Strangely, although the test came back negative, I was, in fact, unknowingly pregnant.

We found out after several confusing weeks filled with numerous symptoms that conflicted with the test that said I wasn’t. We were, of course, extremely excited. Along with a sense of success after trying for a year, the timing seemed perfect. The due date was right after the Spring semester and we would have all summer to figure out how to be parents. On top of all that, my brother and sister-in-law were expecting within a few weeks of us. The thought of two cousins so close in age was especially thrilling.

Then on October 13, sitting in a church gathering, a pastor spoke from Ecclesiastes 3 about how we all want to think we are in control of our lives, but this is merely an illusion. There is a season for everything – including weeping and mourning. These seasons are inevitable. One phone call or conversation can change everything.
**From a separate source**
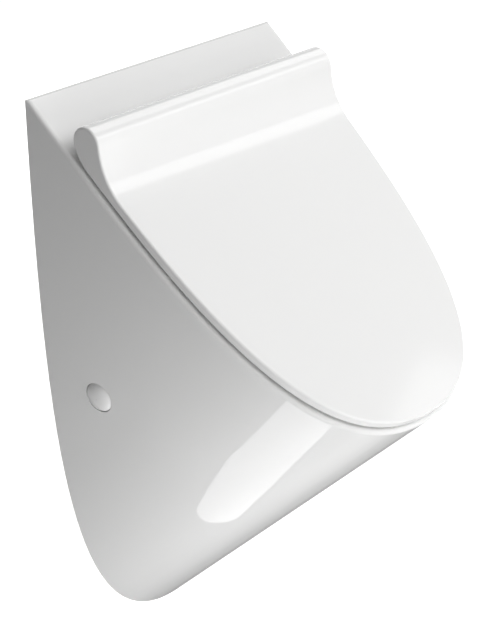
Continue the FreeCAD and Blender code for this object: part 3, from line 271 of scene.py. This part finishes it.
def finish(name, colour, roughness, metallic=0.0, scale=300.0, tone=0.04, spread=0.05, relief=0.00002,
           stretch=(1, 1, 1), ior=1.5):
    """A finish whose colour, roughness and relief vary on a fine scale."""
    material = bpy.data.materials.new(name)
    material.use_nodes = True
    tree = material.node_tree
    shader = tree.nodes["Principled BSDF"]
    shader.inputs["Metallic"].default_value = metallic
    shader.inputs["IOR"].default_value = ior
    grain = link_noise(tree, scale, stretch)
    blend = tree.nodes.new("ShaderNodeMix")
    blend.data_type = "RGBA"
    blend.inputs["A"].default_value = (*(value * (1 - tone) for value in colour), 1)
    blend.inputs["B"].default_value = (*colour, 1)
    tree.links.new(grain, blend.inputs["Factor"])
    tree.links.new(blend.outputs["Result"], shader.inputs["Base Color"])
    shine = tree.nodes.new("ShaderNodeMapRange")
    shine.inputs["To Min"].default_value = max(0.02, roughness - spread)
    shine.inputs["To Max"].default_value = roughness + spread
    tree.links.new(grain, shine.inputs["Value"])
    tree.links.new(shine.outputs[0], shader.inputs["Roughness"])
    bump = tree.nodes.new("ShaderNodeBump")
    bump.inputs["Distance"].default_value = relief
    tree.links.new(grain, bump.inputs["Height"])
    tree.links.new(bump.outputs[0], shader.inputs["Normal"])
    return material


def leave_bare(material):
    """Leave the glaze off the back, where the body stands on the wall."""
    tree = material.node_tree
    shader = tree.nodes["Principled BSDF"]
    place = tree.nodes.new("ShaderNodeTexCoord")
    axes = tree.nodes.new("ShaderNodeSeparateXYZ")
    behind = tree.nodes.new("ShaderNodeMath")
    behind.operation = "GREATER_THAN"
    behind.inputs[1].default_value = BARE["behind_y"]
    tree.links.new(place.outputs["Object"], axes.inputs[0])
    tree.links.new(axes.outputs["Y"], behind.inputs[0])
    for socket, bare, kind in (("Base Color", (*BARE["colour"], 1), "RGBA"),
                               ("Roughness", BARE["roughness"], "FLOAT")):
        mix = tree.nodes.new("ShaderNodeMix")
        mix.data_type = kind
        tree.links.new(shader.inputs[socket].links[0].from_socket, mix.inputs["A"])
        mix.inputs["B"].default_value = bare
        tree.links.new(behind.outputs[0], mix.inputs["Factor"])
        tree.links.new(mix.outputs["Result"], shader.inputs[socket])


def pair(stem):
    return f"{stem}_left", f"{stem}_right"


# ---- pieces that replace the carried-over ones, or are added to them -----------

def mesh_piece(name, verts, faces, material):
    mesh = bpy.data.meshes.new(name)
    mesh.from_pydata(verts, [], faces)
    mesh.validate()
    mesh.materials.append(material)
    mesh.shade_smooth()
    piece = bpy.data.objects.new(name, mesh)
    SCENE.collection.objects.link(piece)
    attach(piece, "urinal")
    return piece


def band(radius_at, heights, place, steps):
    """Points and faces of a closed band of rings, whose radius depends on ring, height and angle."""
    verts = []
    for step in range(steps):
        angle = 2 * math.pi * step / steps
        for ring, height in enumerate(heights):
            radius = radius_at(ring, height, angle)
            verts.append(place @ Vector((radius * math.cos(angle), radius * math.sin(angle), height)))
    count = len(heights)
    faces = [(step * count + ring, (step + 1) % steps * count + ring,
              (step + 1) % steps * count + (ring + 1) % count, step * count + (ring + 1) % count)
             for step in range(steps) for ring in range(count)]
    return verts, faces


def grip_ribs(node, axis, material):
    """Moulded ribs round a nut, on the band that its box gives."""
    low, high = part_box(node)
    across = "xyz".replace(axis, "")[0]
    radius = (getattr(high, across) - getattr(low, across)) / 2
    half = (getattr(high, axis) - getattr(low, axis)) / 2
    place = Matrix.Translation((low + high) / 2)
    if axis == "y":
        place = place @ Matrix.Rotation(math.pi / 2, 4, "X")
    count, margin = RIBS["count"], RIBS["margin"]

    def radius_at(ring, height, angle):
        if ring in (0, 5):
            return radius - RIBS["sunk"]
        if ring in (1, 4):
            return radius - RIBS["shoulder"]
        return radius + RIBS["proud"] * max(0.0, math.cos(count * angle)) ** RIBS["sharpness"]

    heights = [-half + margin, -half + margin, -half + 2 * margin,
               half - 2 * margin, half - margin, half - margin]
    verts, faces = band(radius_at, heights, place, count * RIBS["steps"])
    mesh_piece(f"{node}_ribs", verts, faces, material)


def threaded(name, node, outline, thread, place, material, socket=0.0, closed=False):
    """A turned piece that stands for a node, threaded between two heights of its outline.

    An open outline runs from pole to pole, and may end in a hexagon socket. A closed one is a tube's.
    """
    start, end, pitch = thread["start"], thread["end"], thread["pitch"]
    rows = []
    for (radius, height), (_, following) in zip(outline, outline[1:] + outline[:1]):
        rows.append((radius, height, "plain"))
        if (height, following) == (start, end):
            count = round((end - start) / pitch * ROWS_PER_TURN)
            rows += [(radius, start + (end - start) * row / count, "thread") for row in range(1, count)]
    if socket:
        top = outline[-1][1]
        rows += [(socket, top, "socket"), (socket, top - socket, "socket"), (POLE, top - socket, "plain")]

    def radius_at(ring, height, angle):
        radius, _, kind = rows[ring]
        if kind == "thread":
            wave = abs((height / pitch - angle / (2 * math.pi)) % 1 * 2 - 1)
            fade = min(1.0, (height - start) / pitch, (end - height) / pitch)
            return radius - thread["depth"] * wave * fade
        if kind == "socket":
            return radius * math.cos(math.pi / 6) / math.cos(angle % (math.pi / 3) - math.pi / 6)
        return radius

    verts, faces = band(radius_at, [height for _, height, _ in rows], place, TURNED_SIDES)
    if not closed:
        count = len(rows)
        faces = [face for number, face in enumerate(faces) if number % count != count - 1]
        faces.append([step * count for step in range(TURNED_SIDES)][::-1])
        faces.append([step * count + count - 1 for step in range(TURNED_SIDES)])
    piece = mesh_piece(name, verts, faces, material)
    piece.data.set_sharp_from_angle(angle=math.radians(SHARP_EDGE))
    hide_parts(node)


def side_frame(sign):
    """Frame on a side fixing's axis where it leaves the ceramic, +Z outward."""
    yaw, dip = (math.radians(SIDE_FIXING[key]) for key in ("yaw", "dip"))
    return (Matrix.Translation((sign * SIDE_FIXING["half"], -SIDE_FIXING["distance"], 0))
            @ Matrix.Rotation(-sign * yaw, 4, "Z") @ Matrix.Rotation(sign * dip, 4, "Y")
            @ Matrix.Rotation(sign * math.pi / 2, 4, "Y"))


def cover_cap(side, sign, material):
    """Button-shaped cover of a side fixing, a full dome with steep flanks."""
    radius, base, top = CAP["radius"], -CAP["sunk"], -CAP["sunk"] + CAP["rise"]
    inner = radius - CAP["wall"]
    outline = [(inner, -CAP["skirt"]), (radius, -CAP["skirt"]), (radius, base)]
    for ring in range(1, CAP["rings"]):
        angle = math.pi / 2 * ring / CAP["rings"]
        outline.append((radius * math.cos(angle) ** CAP["fullness"], base + CAP["rise"] * math.sin(angle)))
    outline += [(POLE, top), (POLE, top - CAP["wall"]), (inner, base - CAP["recess"])]
    verts, faces = band(lambda ring, height, angle: outline[ring][0], [height for _, height in outline],
                        side_frame(sign), CAP["sides"])
    piece = mesh_piece(f"cover_cap_{side}", verts, faces, material)
    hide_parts(f"side_cap_{side}")


def side_screw(side, sign, material):
    """M8 screw through the side into the bracket, its head just under the ceramic's surface."""
    head, bevel, shank, length = (SIDE_SCREW[key] for key in ("head", "head_bevel", "shank", "length"))
    start, end = SIDE_THREAD["start"], SIDE_THREAD["end"]
    outline = [(POLE, 0), (head - bevel, 0), (head, bevel), (head, SIDE_SCREW["head_height"]),
               (shank, SIDE_SCREW["head_height"]), (shank, start), (shank, end),
               (SIDE_SCREW["tip"], length), (POLE, length)]
    inward = Matrix.Translation((0, 0, -SIDE_SCREW["under_surface"])) @ Matrix.Rotation(math.pi, 4, "X")
    threaded(f"side_screw_cut_{side}", f"side_screw_{side}", outline, SIDE_THREAD,
             side_frame(sign) @ inward, material)


def hinge_bolt(side, sign, material):
    """M6 bolt with a countersunk socket head, square to the slope."""
    shank, head, length = (HINGE_BOLT[key] for key in ("shank", "head", "length"))
    outline = [(POLE, 0), (HINGE_BOLT["tip"], 0), (shank, BOLT_THREAD["start"]),
               (shank, BOLT_THREAD["end"]), (shank, HINGE_BOLT["cone_start"]),
               (head, HINGE_BOLT["cone_end"]), (head, length)]
    place = (Matrix.Translation((0, -SLOPE["top_land"], cad_box[1][2]))
             @ Matrix.Rotation(math.radians(SLOPE["angle"]), 4, "X")
             @ Matrix.Translation((sign * SLOPE["hinge_half"], -SLOPE["hinge_foot"],
                                   SLOPE["bolt_top"] - length)))
    threaded(f"hinge_bolt_cut_{side}", f"hinge_bolt_{side}", outline, BOLT_THREAD, place, material,
             socket=HINGE_BOLT["socket"])


def inlet_pipe(material):
    """Inlet pipe with its wall thread and collar."""
    bore, root, tail, length = (PIPE[key] for key in ("bore", "root", "tail", "length"))
    collar, bevel = PIPE["collar"], PIPE["collar_bevel"]
    first, last = PIPE["collar_start"], PIPE["collar_end"]
    outline = [(bore, 0), (root, 0), (PIPE["thread"], PIPE_THREAD["start"]),
               (PIPE["thread"], PIPE_THREAD["end"]), (root, first), (collar - bevel, first),
               (collar, first + bevel), (collar, last - bevel), (collar - bevel, last), (tail, last),
               (tail, length), (bore, length)]
    place = (Matrix.Translation((0, INLET["behind_wall"], INLET["height"]))
             @ Matrix.Rotation(math.pi / 2, 4, "X"))
    threaded("inlet_pipe_cut", "inlet_pipe", outline, PIPE_THREAD, place, material,
             closed=True)


place_camera()
set_world()
floor_height = cad_box[0][2] - FLOOR["below"]
lay_floor(floor_height)
lay_painted_shade_card(floor_height + CARD["lift"])
hang_lamps()

# ---- finishes of the carried-over pieces ---------------------------------------

glaze = finish("glaze", (0.86, 0.86, 0.855), 0.035, ior=1.6, scale=60, tone=0.006, spread=0.008,
               relief=0.00001)
leave_bare(glaze)
lid_gloss = finish("lid_gloss", (0.87, 0.87, 0.865), 0.07, scale=500, tone=0.006, spread=0.01,
                   relief=0.000004)
cap_gloss = finish("cap_gloss", (0.93, 0.93, 0.925), 0.09, scale=700, tone=0.01, spread=0.03,
                   relief=0.000004)
buffer_rubber = finish("buffer_rubber", (0.62, 0.62, 0.60), 0.48, scale=1400, tone=0.10, spread=0.10,
                       relief=0.00003)
black_rubber = finish("black_rubber", (0.028, 0.028, 0.030), 0.62, scale=1500, tone=0.30, spread=0.12,
                      relief=0.00004)
brushed = finish("brushed_stainless", (0.56, 0.57, 0.58), 0.30, metallic=1, scale=900, tone=0.16,
                 spread=0.10, stretch=(0.04, 1, 1))
turned_steel = finish("turned_steel", (0.58, 0.59, 0.60), 0.27, metallic=1, scale=1100, tone=0.14,
                      spread=0.09, stretch=(1, 0.15, 1))
zinc = finish("zinc_plate", (0.50, 0.51, 0.53), 0.42, metallic=1, scale=260, tone=0.22, spread=0.14)
brass = finish("machined_brass", (0.60, 0.44, 0.19), 0.25, metallic=1, scale=1000, tone=0.16,
               spread=0.08, stretch=(1, 0.1, 1))
chrome = finish("polished_chrome", (0.66, 0.67, 0.68), 0.09, metallic=1, scale=420, tone=0.03,
                spread=0.04, relief=0.000004)
acetal = finish("dark_acetal", (0.030, 0.030, 0.033), 0.36, scale=1600, tone=0.18, spread=0.08)
nylon = finish("natural_nylon", (0.66, 0.65, 0.60), 0.42, scale=900, tone=0.06, spread=0.08)
moulded = finish("moulded_polypropylene", (0.74, 0.74, 0.72), 0.38, scale=1500, tone=0.05, spread=0.08,
                 relief=0.00003)
FINISHES = {
    glaze: ["ceramic_body"],
    lid_gloss: ["lid"],
    cap_gloss: [*pair("side_cap")],
    buffer_rubber: ["front_buffers", "rear_buffers"],
    black_rubber: [*pair("hinge_gasket"), *pair("hinge_plug"), "inlet_gasket", "inlet_seal",
                   "drain_gasket", "lower_gasket", "trap_seal", "outlet_seal"],
    brushed: [*pair("hinge_arm"), *pair("hinge_shaft")],
    turned_steel: [*pair("hinge_bolt"), *pair("hinge_nut"), *pair("side_screw"), *pair("fixing_nut")],
    acetal: [*pair("lid_damper")],
    nylon: [*pair("side_bush")],
    zinc: [*pair("wall_bracket")],
    brass: ["inlet_pipe", "inlet_nut"],
    chrome: ["water_spreader", "strainer", "strainer_screw"],
    moulded: ["waste_fitting", "waste_nut", "trap_body", "trap_nut", "dip_tube", "outlet_pipe",
              "outlet_nut"],
}
for material, names in FINISHES.items():
    for name in names:
        NODES[name].data.materials.clear()
        NODES[name].data.materials.append(material)

# ---- the scene's own pieces ------------------------------------------------------

for side, sign in (("left", -1), ("right", 1)):
    cover_cap(side, sign, cap_gloss)
    side_screw(side, sign, turned_steel)
    hinge_bolt(side, sign, turned_steel)
inlet_pipe(brass)
for node, axis in (("trap_nut", "z"), ("outlet_nut", "y"), ("waste_nut", "z")):
    grip_ribs(node, axis, moulded)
I remember thinking “I hope this sermon isn’t meant specifically for me.”

The Conversation that Changes Everything

The next morning of October 14, my husband and I experienced that “one conversation that changes everything.” We watched an ultrasound screen zoom in on an image that will forever be burned into my mind. She said “there’s your baby…” and then silence. After a pause, she spoke the words I so greatly feared, “I’m looking really hard, but I can’t find a heartbeat.” They hit like a ton of bricks. It was as if in that moment, all of our hopes were shredded to pieces. The image lingered on the screen, our baby that we will never have the privilege of knowing. The following day I had surgery to remove the baby’s body from inside mine.

My overall emotions over the next weeks were mostly sadness, grief and disappointment. I wasn’t really angry so much as hurting. About a week after the miscarriage, I wrote a blog post to process what I was thinking and feeling. You can read the entire post here but here are some excerpts:

  • Deeper than the grief, I cling to the goodness and the grace of a Heavenly Father who grieves with us and mourns with us, and who sees the big picture of eternity even when the tiny corner of the picture I’m seeing is blurred from tears…
  • For some reason, He has allowed this particular sorrow to be a part of my story. I not only hope, but I fully believe, that in some way the loss of this child will bring glory and fame to Jesus. I don’t know how yet, but that’s just how Jesus works…
  • He left Heaven to inhabit this world, and He made a way for broken people to join His family. He is working to restore what has been broken. But the restoration isn’t yet complete…
  • As for me, as I continue to trust in the goodness of God, I will echo the words of Job: “The Lord gave, and the Lord has taken away; blessed be the name of the Lord.” (Job 1:21b)

Even knowing all of this truth, things haven’t been easy. The holidays were difficult, as family members were expecting babies. There was a period where it seemed like everyone was telling me they were pregnant. As much as I wanted to be overjoyed, I just wasn’t. Each announcement was like a stab – a reminder we lost our baby. Well-meaning people who said things like “Next time will be better” made things worse…because God never promised us there would be a first time…and he never promised there would be a next time. Facebook was incredibly difficult. It seemed like every other post was someone announcing they were pregnant, revealing the gender of their baby, or announcing the birth of their child. I wanted to be excited for these friends, but I couldn’t.

Jesus is Enough

Yet in the midst of all of this, even when tendencies to be angry or bitter finally started to emerge, I was reminded that Jesus is enough. Even if I never have children, Jesus is enough. No matter what the Lord gives or the Lord takes away, Jesus is enough.

To my sisters struggling to have children, please rest in the knowledge that Jesus knows your heart. He knows your fears, your disappointments, and your longings. And even on the days when it’s really hard to believe it, He truly is enough. Please don’t long for children more than you long for Jesus. All of the children in the world cannot replace the love He has for you and the relationship He wants with you. And no matter how it goes, He never promised we would be spared from pain, but He did promise that we never have to face the pain alone. He’s here with you in the pain. And you can rest in Him.